I'm a university professor; there's always pressure to join this or that initiative, to participate in more committees, and the like. But in the long term, success depends on maintaining much of my focus on my long-term research goals, which means saying no a lot.

PG wrote about "makers' schedules vs managers' schedules"

http://www.paulgraham.com/makersschedule.html

and this feels similar to me. Outlook feels designed around the manager's schedule.




> My attitude -- and I acknowledge that this comes from a place of privilege -- is that I don't care to share my calendar with my employer.

Neither do I. Fortunately, my employer doesn't care about it anyway.

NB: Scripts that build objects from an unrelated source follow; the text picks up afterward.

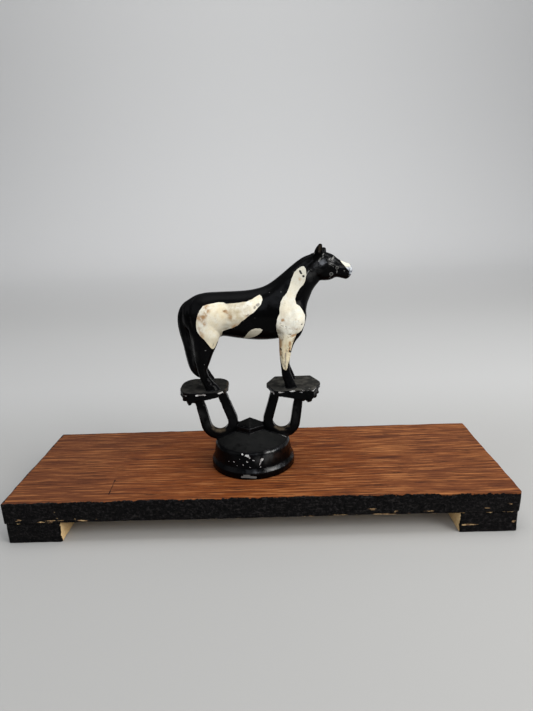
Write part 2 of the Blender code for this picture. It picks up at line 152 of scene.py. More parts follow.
# Leg rows have a fifth value: the way out from the middle as a share of half the stance
HIND_LEG = (
    (-21.2, 36.0, 8.6, 5.0, 0.62), (-21.7, 27.4, 7.4, 4.6, 0.76), (-23.2, 20.6, 5.5, 3.7, 0.88),
    (-24.1, 15.6, 4.0, 3.0, 0.96), (-25.0, 10.6, 2.5, 2.6, 1.0), (-24.6, 6.8, 2.3, 2.4, 1.0),
    (-23.6, 4.0, 2.5, 2.6, 1.0), (-22.2, 0.4, 3.1, 3.0, 1.0),
)
FORE_LEG = (
    (22.8, 37.4, 7.0, 4.6, 0.60), (21.6, 30.4, 6.6, 4.4, 0.70), (20.0, 24.8, 4.2, 3.5, 0.83),
    (19.0, 19.8, 3.2, 2.9, 0.92), (18.6, 14.8, 2.5, 2.6, 0.97), (18.7, 10.6, 2.2, 2.1, 1.0),
    (19.2, 6.9, 2.4, 2.4, 1.0), (20.3, 3.8, 2.5, 2.6, 1.0), (21.3, 0.4, 2.8, 2.8, 1.0),
)
# Ear rows have a fifth value: the way out from the middle
NEAR_EAR = (
    (36.1, 65.0, 2.4, 1.5, -2.8), (36.4, 67.8, 2.1, 1.3, -3.1), (36.9, 69.8, 1.5, 1.0, -3.3),
    (37.3, 70.9, 1.0, 0.8, -3.3),
)
FAR_EAR = ((38.3, 65.2, 1.9, 1.2, 2.6), (39.2, 67.5, 1.6, 1.1, 3.0), (39.5, 68.4, 1.2, 0.9, 3.0))
HALF_STANCE = 7.0
NEAR_HIND_LEAD = 2.9
RING_SIDES = 28
RING_STEPS = 4
CAP_RINGS = 4

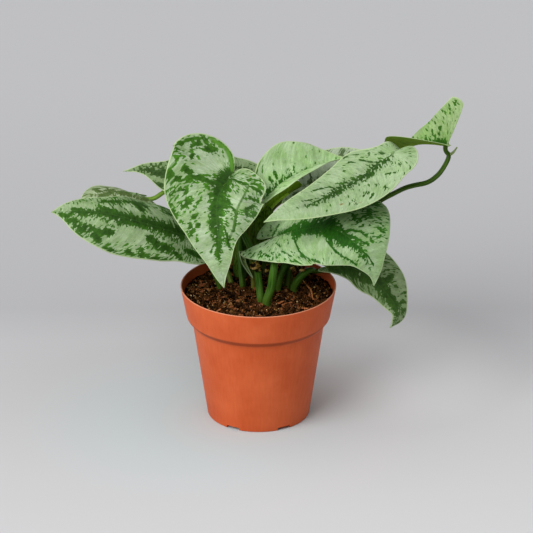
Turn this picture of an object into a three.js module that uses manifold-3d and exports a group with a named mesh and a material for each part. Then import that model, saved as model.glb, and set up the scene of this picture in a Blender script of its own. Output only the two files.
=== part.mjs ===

> Outlook feels designed around the manager's schedule.

That is 100% true.

However, relevant to this entire thread, it's typical to put "focus time" blocks on the calendar. If you set your free/busy status to "busy" on those blocks (which is the default anyway), then come focus time, MS Teams and Outlook will both show you as "busy" / unavailable for the duration. A little bit of automation, but it does a good job at deterring casual interruptions, as anyone who tries to "invite you" to a meeting, or ask you "a small question, 30 seconds tops" will have their Outlook tell them there's a scheduling conflict, and their Teams that you should not be disturbed and won't get the notification anyway.


Could be slightly worse... I can't access my personal calendar and my work calendar on the same device. I have to constantly check both (dr appts on personal) vs work meetings on the company laptop.